Task brief: In the listing below, find the line with "return made", then repeat exactly every line from the top through that one.

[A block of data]
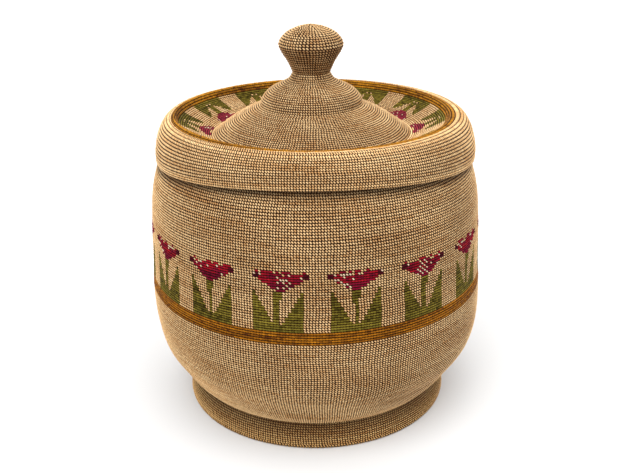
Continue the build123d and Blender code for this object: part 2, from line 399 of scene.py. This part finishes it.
def rings(points, steps, course, body, seed, shape=STITCH, offset=0.0, backwards=False, lift=1.0, tone=1.0):
    """The weaves of a flat or domed area: the number of stitches steps up with the radius."""
    profile = Profile(points, offset, backwards)
    bounds = even(0, profile.length, COURSE[course])
    radius = profile.at((bounds[1:] + bounds[:-1]) / 2)[0]
    limits = [limit for limit, stitches in steps]
    group = np.minimum(np.searchsorted(limits, radius), len(limits) - 1)
    made = []
    start = 0
    for k in range(1, len(group) + 1):
        if k == len(group) or group[k] != group[start]:
            made.append(weave(profile, bounds[start:k + 1], steps[group[start]][1], body, shape=shape,
                              seed=seed + k, lift=lift, tone=tone))
            start = k
    return made


# ---------------------------------------------------------------- materials
def grass(name, roughness, fibre, sheen, gloss):
    """Split grass: the stitch's own tone, fine fibres, stains and a satin gloss."""
    material = bpy.data.materials.new(name)
    material.use_nodes = True
    nodes, links = material.node_tree.nodes, material.node_tree.links
    shader = nodes["Principled BSDF"]
    tint = nodes.new("ShaderNodeAttribute")
    tint.attribute_name = "Tint"
    where = nodes.new("ShaderNodeTexCoord")

    def noise(scale, detail):
        node = nodes.new("ShaderNodeTexNoise")
        node.inputs["Scale"].default_value = scale
        node.inputs["Detail"].default_value = detail
        links.new(where.outputs["Object"], node.inputs["Vector"])
        return node.outputs["Fac"]

    def spread(value, low, high, start=0.3, end=0.7):
        node = nodes.new("ShaderNodeMapRange")
        node.inputs["From Min"].default_value = start
        node.inputs["From Max"].default_value = end
        node.inputs["To Min"].default_value = low
        node.inputs["To Max"].default_value = high
        links.new(value, node.inputs["Value"])
        return node.outputs["Result"]

    fibres, stains = noise(2600, 3), noise(45, 4)
    both = nodes.new("ShaderNodeMath")
    both.operation = "MULTIPLY"
    links.new(spread(fibres, 1 - fibre, 1 + fibre), both.inputs[0])
    links.new(spread(stains, 0.90, 1.07), both.inputs[1])
    scale = nodes.new("ShaderNodeVectorMath")
    scale.operation = "SCALE"
    links.new(tint.outputs["Color"], scale.inputs[0])
    links.new(both.outputs["Value"], scale.inputs["Scale"])
    links.new(scale.outputs["Vector"], shader.inputs["Base Color"])
    links.new(spread(fibres, roughness - 0.12, roughness + 0.12, 0, 1), shader.inputs["Roughness"])
    relief = nodes.new("ShaderNodeBump")
    relief.inputs["Strength"].default_value = 0.35
    relief.inputs["Distance"].default_value = 0.0001
    links.new(fibres, relief.inputs["Height"])
    links.new(relief.outputs["Normal"], shader.inputs["Normal"])
    shader.inputs["Specular IOR Level"].default_value = gloss
    shader.inputs["Sheen Weight"].default_value = sheen
    shader.inputs["Sheen Roughness"].default_value = 0.5
    return material


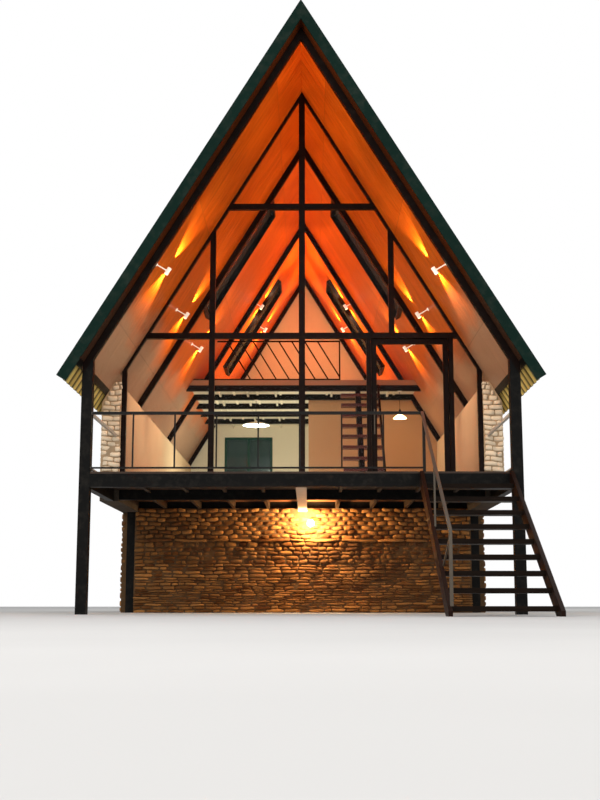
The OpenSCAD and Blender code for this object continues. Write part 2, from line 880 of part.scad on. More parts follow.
module loft_floor() {
    color([0.85, 0.76, 0.60]) place() difference() {
        union() {
            loft_section(loft_front, rear_in, loft_under, loft_z);
            for (x = [-3 : 3])
                block([x * joist_gap - 20, loft_front, loft_under - loft_joist_d],
                      [x * joist_gap + 20, rear_in, loft_under + eps]);
        }
        rafter_space();
        for (i = [0 : 4]) {
            y = i == 1 ? frame_y[2] : loft_beam_y[i];
            block([-half, y - rafter_w / 2 - (i == 0 ? eps : 0), loft_under - loft_beam_d],
                  [half, y + rafter_w / 2, loft_under]);
        }
        block([partition_x, partition_y - eps, floor_h], [half, partition_y + partition_t, loft_under]);
    }
}

loft_rail_t = 30;

module loft_railing() {
    y0 = loft_front + 20;
    y1 = y0 + loft_rail_t;
    end = inner_x;
    top = loft_z + rail_h;
    first = floor((roof_x(top) - 60) / loft_bar_gap);
    color([0.13, 0.08, 0.05]) place() difference() {
        union() {
            block([-roof_x(top - loft_rail_t), y0, top - loft_rail_t], [end, y1, top]);
            block([end - loft_rail_t, y0, loft_z], [end, y1, top]);
            block([-roof_x(loft_z), y0, loft_z], [end, y1, loft_z + loft_rail_t]);
            for (x = [-first * loft_bar_gap : loft_bar_gap : end - loft_bar_gap])
                intersection() {
                    plate(y0, y1, [
                        [x, top], [x + loft_rail_t, top],
                        [x + loft_rail_t + rail_h / slope_t, loft_z], [x + rail_h / slope_t, loft_z]
                    ]);
                    block([-half, y0, loft_z], [end, y1, top]);
                }
        }
        mirror([1, 0, 0]) plate(y0 - eps, y1 + eps, [
            [roof_x(loft_z - eps, -seat), loft_z - eps], [half + 2 * rail_h, loft_z - eps],
            [half + 2 * rail_h, top + eps], [roof_x(top + eps, -seat), top + eps]
        ]);
    }
}

// Inner stair

inner_riser = (loft_h - loft_step) / inner_risers;
inner_top = loft_z - loft_step;
inner_string_t = 40;
inner_spine_w = 105;

// Distance along the house at which the line over the inner tread edges has the height z
function inner_run(z) = loft_front - inner_going * (inner_top - z) / inner_riser;

// A slim board beside the inner treads, which rises to the loft beam
module inner_string(x0, over, depth) {
    side_plate(x0, x0 + inner_string_t, [
        [loft_front, loft_under], [inner_run(loft_under - over), loft_under],
        [inner_run(floor_h - over), floor_h], [inner_run(floor_h + depth - over), floor_h],
        [loft_front, inner_top + over - depth]
    ]);
}

// A stepped beam under the middle of the inner treads, hung from the loft beam behind the top tread
module inner_spine(x0, width, depth) {
    hung_z = loft_under - loft_beam_d;
    hung_y = loft_front + 60;
    steps = [for (n = [inner_risers - 1 : -1 : 1], k = [0, 1])
        [loft_front - (n - k) * inner_going, inner_top - n * inner_riser - inner_tread_t]];
    side_plate(x0, x0 + width, concat(
        [[steps[0][0], floor_h]], steps,
        [
            [loft_front, hung_z], [hung_y, hung_z], [hung_y, inner_top - inner_riser - depth],
            [steps[0][0] + depth, floor_h]
        ]
    ));
}

module inner_stair_stringers() {
    color([0.12, 0.06, 0.05]) place() {
        inner_spine(inner_x + inner_w / 2 - 20 - inner_spine_w / 2, inner_spine_w, 260);
        inner_string(inner_x + inner_w, 30, 200);
    }
}

module inner_stair_treads() {
    color([0.30, 0.10, 0.06]) place()
        for (n = [1 : inner_risers - 1])
            translate([inner_x, loft_front - n * inner_going, inner_top - n * inner_riser - inner_tread_t])
                cube([inner_w, inner_going, inner_tread_t]);
}

// Lamps

// Feet of the lamps on the right slope: distance down the slope, and distance along the house
lamp_low = half / slope_c - lamp_up;
lamp_high = lamp_low - loft_lamp_up;
lamp_spots = [
    [lamp_low, 0.17 * bay], [lamp_low, 1.37 * bay], [lamp_low, 2.56 * bay],
    [lamp_high, 4.07 * bay], [lamp_high, 5.05 * bay]
];

module wall_lamp() {
    translate([0, 0, -12]) cylinder(r = 32, h = 12, $fn = 24);
    translate([0, 0, -arm_len]) cylinder(r = 9, h = arm_len, $fn = 12);
    translate([-55, 0, -arm_len]) rotate([0, 90, 0]) cylinder(r = head_r, h = 110, $fn = 24);
}

stone_lamp_z = beam_bottom - stone_lamp_drop;

module wall_lamps() {
    color([0.80, 0.78, 0.72]) place() {
        both_sides() on_slope() for (p = lamp_spots) translate([p[0], p[1], -seat]) wall_lamp();
        translate([stone_lamp_x, stone_front_y, stone_lamp_z]) rotate([90, 0, 0])
            cylinder(r1 = 65, r2 = 40, h = 55, $fn = 32);
    }
}

// A shade on a rod, hung from the height z_top
module pendant(r, h, z_top, z_low) {
    translate([0, 0, z_low + h - 2]) cylinder(r = 6, h = z_top - z_low - h + 2, $fn = 12);
    translate([0, 0, z_top - 20]) cylinder(r = 45, h = 20, $fn = 24);
    translate([0, 0, z_low]) rotate_extrude($fn = 48)
        polygon([[0, h], [30, h], [r * 0.55, h * 0.62], [r, h * 0.1], [r, 0], [0, 0]]);
}

pendant_top = loft_under - loft_beam_d;

module pendant_lamps() {
    color([0.93, 0.90, 0.82]) place() {
        translate([-0.172 * span, frame_y[2], 0]) pendant(shade_r, shade_r * 0.38, pendant_top, pendant_top - pendant_drop);
        translate([span / 3, loft_front + rafter_w / 2, 0])
            pendant(small_shade_r, small_shade_r * 0.64, pendant_top, pendant_top - small_pendant_drop);
    }
}

posts();
cross_beams();
side_beams();
centre_beams();
floor_joists();
deck_floor();
house_floor();
ring_beams();
stone_front_wall();
stone_side_walls();
stone_rear_wall();
left_rafters();
right_rafters();
left_lining();
right_lining();
left_roof();
right_roof();
ridge_cap();
left_barge_boards();
right_barge_boards();
eave_beams();
roof_battens();
skylight_frames();
skylight_glass();
left_brick_wall();
right_brick_wall();
rear_wall();
rear_window_frame();
rear_window_glass();
partition_wall();
glazed_gable_posts();
glazed_gable_rails();
glazed_gable_panes();
door_leaf();
door_glass();
door_handle();
deck_railings();
stair_stringers();
stair_treads();
stair_handrail();
loft_beams();
loft_floor();
loft_railing();
inner_stair_stringers();
inner_stair_treads();
wall_lamps();
pendant_lamps();
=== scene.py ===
"""A-frame cabin: the looks of its steel, timber, brick, stone, roof sheets, glass and lamps,
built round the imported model. Sizes are in metres, and the profiles of turned pieces in millimetres."""

import math

import bmesh
import bpy
import numpy as np
from bpy.props import FloatProperty, FloatVectorProperty, PointerProperty
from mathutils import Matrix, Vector


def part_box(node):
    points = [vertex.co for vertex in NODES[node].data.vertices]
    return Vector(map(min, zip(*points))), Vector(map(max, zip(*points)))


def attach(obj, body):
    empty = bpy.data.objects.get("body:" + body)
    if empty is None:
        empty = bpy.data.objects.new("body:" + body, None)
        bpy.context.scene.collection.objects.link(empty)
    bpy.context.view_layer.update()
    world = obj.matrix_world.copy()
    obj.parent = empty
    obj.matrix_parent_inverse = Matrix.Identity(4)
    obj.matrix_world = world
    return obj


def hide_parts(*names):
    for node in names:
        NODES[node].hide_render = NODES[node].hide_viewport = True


bl_info = {
    "name": "A-frame Cabin",
    "version": (1, 0, 0),
    "blender": (4, 5, 0),
    "location": "3D View > Sidebar > Cabin",
    "description": "Dresses the packed cabin with sheets, bricks, stones, boards, lamps and a stage",
    "category": "Object",
}

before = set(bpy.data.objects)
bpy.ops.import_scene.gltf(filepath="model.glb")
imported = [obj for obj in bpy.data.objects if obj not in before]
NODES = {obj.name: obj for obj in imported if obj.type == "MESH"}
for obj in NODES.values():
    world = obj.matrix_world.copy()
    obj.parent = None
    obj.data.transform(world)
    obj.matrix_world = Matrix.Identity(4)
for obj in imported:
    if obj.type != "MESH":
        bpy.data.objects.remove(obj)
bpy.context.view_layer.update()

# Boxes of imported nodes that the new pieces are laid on
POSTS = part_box("posts")
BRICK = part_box("right_brick_wall")
STONE_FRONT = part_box("stone_front_wall")

POST_W = 0.150
FRONT_Y = POSTS[0].y + POST_W / 2  # middle of the front posts, from which depths are measured
SHEET_OFF = 0.0505                 # from the underside of the lining to the underside of the roof sheets
SHEET_T = 0.003
HAIR = 0.003                       # keeps a change of tone off the plane of a face
SPEC = "Specular IOR Level"
NO_TRIS = np.empty((0, 3), int)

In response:
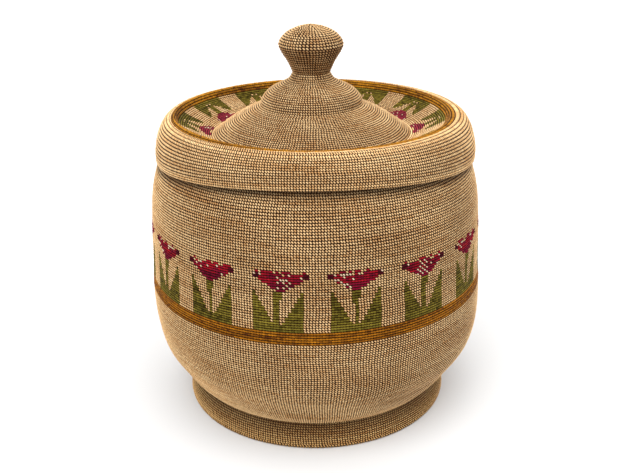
Continue the build123d and Blender code for this object: part 2, from line 399 of scene.py. This part finishes it.
def rings(points, steps, course, body, seed, shape=STITCH, offset=0.0, backwards=False, lift=1.0, tone=1.0):
    """The weaves of a flat or domed area: the number of stitches steps up with the radius."""
    profile = Profile(points, offset, backwards)
    bounds = even(0, profile.length, COURSE[course])
    radius = profile.at((bounds[1:] + bounds[:-1]) / 2)[0]
    limits = [limit for limit, stitches in steps]
    group = np.minimum(np.searchsorted(limits, radius), len(limits) - 1)
    made = []
    start = 0
    for k in range(1, len(group) + 1):
        if k == len(group) or group[k] != group[start]:
            made.append(weave(profile, bounds[start:k + 1], steps[group[start]][1], body, shape=shape,
                              seed=seed + k, lift=lift, tone=tone))
            start = k
    return made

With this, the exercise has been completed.